Si, selon les apparences, le temps s'améliore, tout peut s'arranger, il suffit pour cela d'un peu de chaleur, de huit jours sans pluie.

 

Pas une trop forte chaleur cependant ;

autrement il se produirait une rapide évaporation de l'eau contenue dans l'épi, qui en ridant le grain, diminuerait son rendement en farine.

 

Les blés, semés à l'automne, donnent, en général, les meilleurs produits.

Sans doute, en raison des semailles d'octobre, retardées à la suite de la mobilisation, les plantes peu rustiques sont, cette année, les plus touchées.

Les blés de mars ont mieux résisté.

 

L'AVIS DU MINOTIER

 

— Je crains, dit à son tour un minotier, que le grain, par suite des pluies, ne donne un mauvais rendement.

Il est possible que le blutage soit de 60 au lieu de 70 %, l'extraction de la farine sera, en effet, moins complète, parce que toujours, à cause de l'humidité, une plus grande partie restera collée à l'enveloppe du grain.

 

Dans notre région, on procède, dès sa fauchaison, au battage du blé.

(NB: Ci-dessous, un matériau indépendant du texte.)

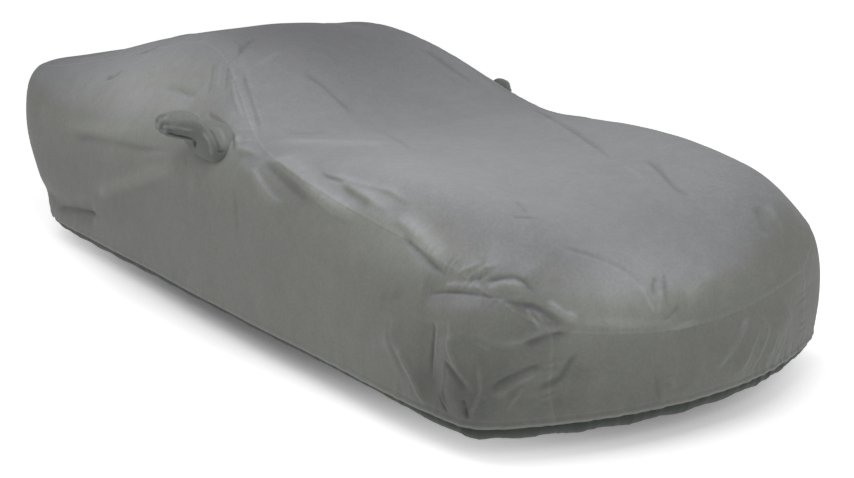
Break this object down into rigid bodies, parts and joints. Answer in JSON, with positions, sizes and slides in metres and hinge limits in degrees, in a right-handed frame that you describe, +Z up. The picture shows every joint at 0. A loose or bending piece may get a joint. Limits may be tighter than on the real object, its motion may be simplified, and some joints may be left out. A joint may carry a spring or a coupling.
{
  "type": "fitted car cover",
  "caption": "Fitted cloth cover in the draped shape of a low coupe, with sewn panels, mirror pockets and an elastic hem turned under, held up under its roof.",
  "frame": {"origin": "underside of the cloth at the top of the roof, where the cover is carried", "axes": "+Z up, +Y toward the tail, so the nose is toward -Y and the cover's right side is toward -X"},
  "size_m": [2.132, 4.6301, 1.1656],
  "materials": {
    "top_cloth": "matt woven cover cloth, pale bluish grey",
    "side_cloth": "matt woven cover cloth, mid grey with a slight green cast",
    "end_cloth": "matt woven cover cloth, mid grey with a slight green cast",
    "pocket_cloth": "matt woven cover cloth, mid grey"
  },
  "bodies": {
    "root": {"top_panel": "top_cloth", "side_panel_right": "side_cloth", "side_panel_left": "side_cloth", "front_panel": "end_cloth", "rear_panel": "end_cloth", "mirror_pocket_right": "pocket_cloth", "mirror_pocket_left": "pocket_cloth"}
  },
  "joints": []
}
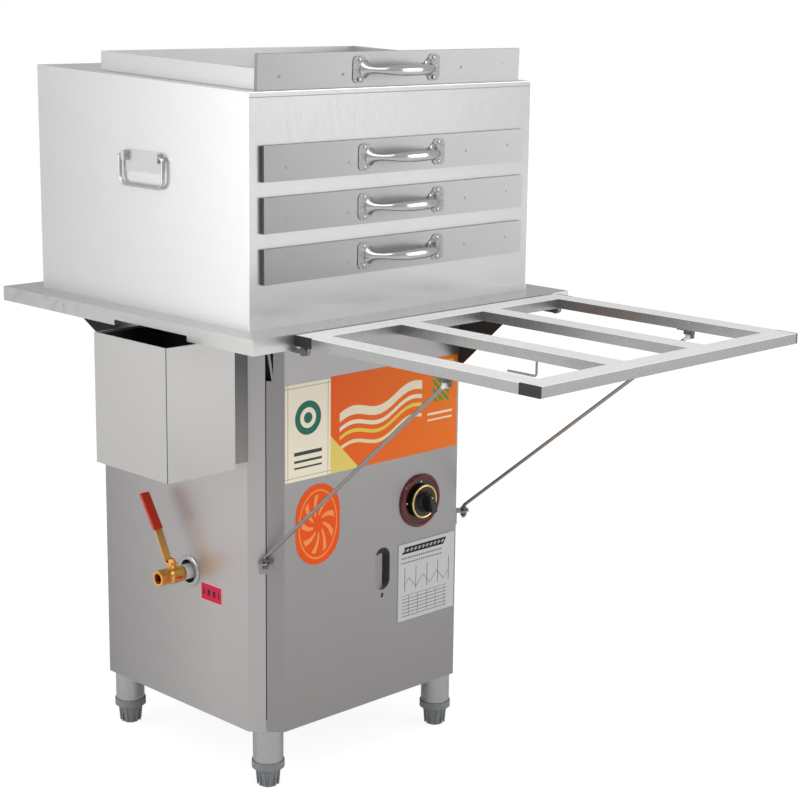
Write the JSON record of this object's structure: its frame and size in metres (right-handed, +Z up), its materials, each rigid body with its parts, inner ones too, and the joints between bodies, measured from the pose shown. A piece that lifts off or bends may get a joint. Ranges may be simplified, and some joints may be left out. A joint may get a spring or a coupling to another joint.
{
  "type": "rice noodle roll steamer",
  "caption": "Gas-fired stainless steamer on a four-legged cabinet: drawer steam box, spare drawer on top, fold-down rack, side water box and drain valve",
  "frame": {"origin": "on the floor, under the middle of the overall outline", "axes": "+X to the right along the drawer fronts, +Y from the drawer fronts to the back, +Z up"},
  "size_m": [0.746, 1.146, 1.2088],
  "materials": {
    "stainless_panels": "brushed stainless sheet",
    "stainless_drawers": "drawn stainless sheet",
    "stainless_inside": "plain stainless",
    "polished_steel": "polished stainless",
    "brass": "plain brass",
    "cast_iron": "sand-cast",
    "black_plastic": "matt black",
    "grey_plastic": "matt grey",
    "red_plastic": "dipped red vinyl",
    "ceramic": "white ceramic"
  },
  "bodies": {
    "cabinet": {"worktop": "stainless_panels", "overhang_gussets": "stainless_inside", "left_panel": "stainless_panels", "right_panel": "stainless_panels", "front_panel": "stainless_panels", "back_panel": "stainless_panels", "floor_pan": "stainless_inside", "corner_posts": "stainless_inside", "leg_tubes": "polished_steel", "boiler_tank": "stainless_inside", "boiler_bearers": "stainless_inside", "steam_outlet": "stainless_inside", "burner": "cast_iron", "burner_bearer": "stainless_inside", "gas_tap": "brass", "gas_supply_pipe": "brass", "burner_pipe": "brass", "igniter": "ceramic", "water_box": "stainless_panels", "water_box_spacer": "stainless_inside", "water_pipe": "stainless_inside", "drain_pipe": "stainless_inside", "drain_trim_ring": "polished_steel", "drain_valve": "brass", "dial_plate": "black_plastic", "strut_eyes": "stainless_inside", "rack_brackets": "stainless_inside"},
    "steam_box": {"steam_box_shell": "stainless_panels", "steam_box_front": "stainless_panels", "drawer_runners": "stainless_inside", "bail_plates": "stainless_inside"},
    "left_bail": {"bail_left": "polished_steel"},
    "right_bail": {"bail_right": "polished_steel"},
    "bottom_drawer": {"bottom_drawer_front": "stainless_drawers", "bottom_drawer_tray": "stainless_drawers", "bottom_drawer_pull": "polished_steel"},
    "middle_drawer": {"middle_drawer_front": "stainless_drawers", "middle_drawer_tray": "stainless_drawers", "middle_drawer_pull": "polished_steel"},
    "top_drawer": {"top_drawer_front": "stainless_drawers", "top_drawer_tray": "stainless_drawers", "top_drawer_pull": "polished_steel"},
    "spare_drawer": {"spare_drawer_front": "stainless_drawers", "spare_drawer_tray": "stainless_drawers", "spare_drawer_pull": "polished_steel"},
    "drain_handle": {"drain_lever": "brass", "drain_lever_sleeve": "red_plastic"},
    "knob": {"gas_knob": "black_plastic"},
    "screw_foot_front_left": {"foot_front_left": "grey_plastic"},
    "screw_foot_front_right": {"foot_front_right": "grey_plastic"},
    "screw_foot_back_right": {"foot_back_right": "grey_plastic"},
    "screw_foot_back_left": {"foot_back_left": "grey_plastic"},
    "rack": {"rack_front_tube": "stainless_panels", "rack_back_tube": "stainless_panels", "rack_side_rails": "stainless_panels", "rack_slats": "stainless_panels", "rack_end_caps": "black_plastic", "strut_cups": "stainless_inside"},
    "left_strut": {"strut_left": "polished_steel"},
    "right_strut": {"strut_right": "polished_steel"}
  },
  "joints": [
    {"name": "steam_box_lift", "type": "slide", "parent": "cabinet", "child": "steam_box", "axis": [0, 0, 1], "range_m": [0, 0.35]},
    {"name": "bottom_drawer_slide", "type": "slide", "parent": "steam_box", "child": "bottom_drawer", "axis": [0, -1, 0], "range_m": [0, 0.35]},
    {"name": "middle_drawer_slide", "type": "slide", "parent": "steam_box", "child": "middle_drawer", "axis": [0, -1, 0], "range_m": [0, 0.35]},
    {"name": "top_drawer_slide", "type": "slide", "parent": "steam_box", "child": "top_drawer", "axis": [0, -1, 0], "range_m": [0, 0.35]},
    {"name": "spare_drawer_lift", "type": "slide", "parent": "steam_box", "child": "spare_drawer", "axis": [0, 0, 1], "range_m": [0, 0.3]},
    {"name": "left_bail_swing", "type": "hinge", "parent": "steam_box", "child": "left_bail", "pos_m": [-0.2975, 0.227, 1.043], "axis": [0, 1, 0], "range_deg": [0, 88]},
    {"name": "right_bail_swing", "type": "hinge", "parent": "steam_box", "child": "right_bail", "pos_m": [0.3355, 0.227, 1.043], "axis": [0, 1, 0], "range_deg": [-88, 0]},
    {"name": "drain_lever_turn", "type": "hinge", "parent": "cabinet", "child": "drain_handle", "pos_m": [-0.244, 0.232, 0.347], "axis": [0, 0, 1], "range_deg": [0, 90]},
    {"name": "gas_knob_turn", "type": "hinge", "parent": "cabinet", "child": "knob", "pos_m": [0.141, 0.038, 0.445], "axis": [0, -1, 0], "range_deg": [0, 90]},
    {"name": "front_left_foot_screw", "type": "slide", "parent": "cabinet", "child": "screw_foot_front_left", "axis": [0, 0, -1], "range_m": [0, 0.02]},
    {"name": "front_right_foot_screw", "type": "slide", "parent": "cabinet", "child": "screw_foot_front_right", "axis": [0, 0, -1], "range_m": [0, 0.02]},
    {"name": "back_right_foot_screw", "type": "slide", "parent": "cabinet", "child": "screw_foot_back_right", "axis": [0, 0, -1], "range_m": [0, 0.02]},
    {"name": "back_left_foot_screw", "type": "slide", "parent": "cabinet", "child": "screw_foot_back_left", "axis": [0, 0, -1], "range_m": [0, 0.02]},
    {"name": "rack_fold", "type": "hinge", "parent": "cabinet", "child": "rack", "pos_m": [-0.256, -0.099, 0.775], "axis": [1, 0, 0], "range_deg": [0, 90]},
    {"name": "left_strut_swing", "type": "hinge", "parent": "rack", "child": "left_strut", "pos_m": [-0.237, -0.384, 0.77], "axis": [0.751, 0.4704, -0.4633], "range_deg": [-180, 0]},
    {"name": "right_strut_swing", "type": "hinge", "parent": "rack", "child": "right_strut", "pos_m": [0.318, -0.384, 0.77], "axis": [-0.7417, 0.4792, -0.4693], "range_deg": [0, 180]}
  ],
  "couplings": [
    {"joint": "left_strut_swing", "follows": "rack_fold", "ratio": -2},
    {"joint": "right_strut_swing", "follows": "rack_fold", "ratio": 2}
  ]
}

Le manque de place ne permet pas, comme dans les plaines de la Beauce, par exemple, de le laisser en meules pour ne le battre qu'en hiver.

Il n'a pas le temps, chez nous, de sécher à l'air.

 

Autrefois, quand chaque cultivateur attelait ses chevaux à son manège, le blé, battu par une journée ensoleillée, amené lentement à la batteuse, prenait le temps de sécher dans sa baie.

 

Aujourd'hui, avec la batteuse « à grand travail », comme on l'appelle, qui tire le grain de l'épi, le bat et le ventile en vitesse, le battage se fait par n'importe quel temps, même sous la pluie.

 

En effet, l'entrepreneur de battage n'a pas un jour à perdre.

À l'avance, il a pris date avec les cultivateurs d'un village.

Au jour dit, il a amené son matériel.

Tant pis s'il pleut, il faut se conformer à la date retenue et le grain est alors humide

 

D’autre part les céréales sont bien au nombre des produits agricoles les plus faciles à emmagasiner et à conserver mas encore faudrait-il que les grains fussent aérés, ventilés, remués.

 

En effet, la farine extraite du grain humide donne un pain plat et lourd, faute de ferment et le boulanger est contraint d'augmenter la quantité de levure s'il ne veut pas s’attirer les reproches de ses clients

 

Il apparaît, en somme, que le péril n’est pas grand.

Grâce au courage des femmes, des enfants, des vieillards qui ont pris toutes les fois qu’il le fallait la place des hommes, récoltes, dans notre région, seront sensiblement semblables à celles de 1939 qui durent être terminées hâtivement.

 

Le proverbe : « Avoir du blé dans son grenier, c'est avoir des écus dans sa caisse » conservera toujours son prix, et on pourra redire avec Voltaire que de tous les proverbes que le blé, cette production de la nature et de nos soins a fournis, il n'en est point qui mérite plus l'attention de nos législateurs que celui-ci :

« Ne nous mettons pas au gland quand nous avons du blé ».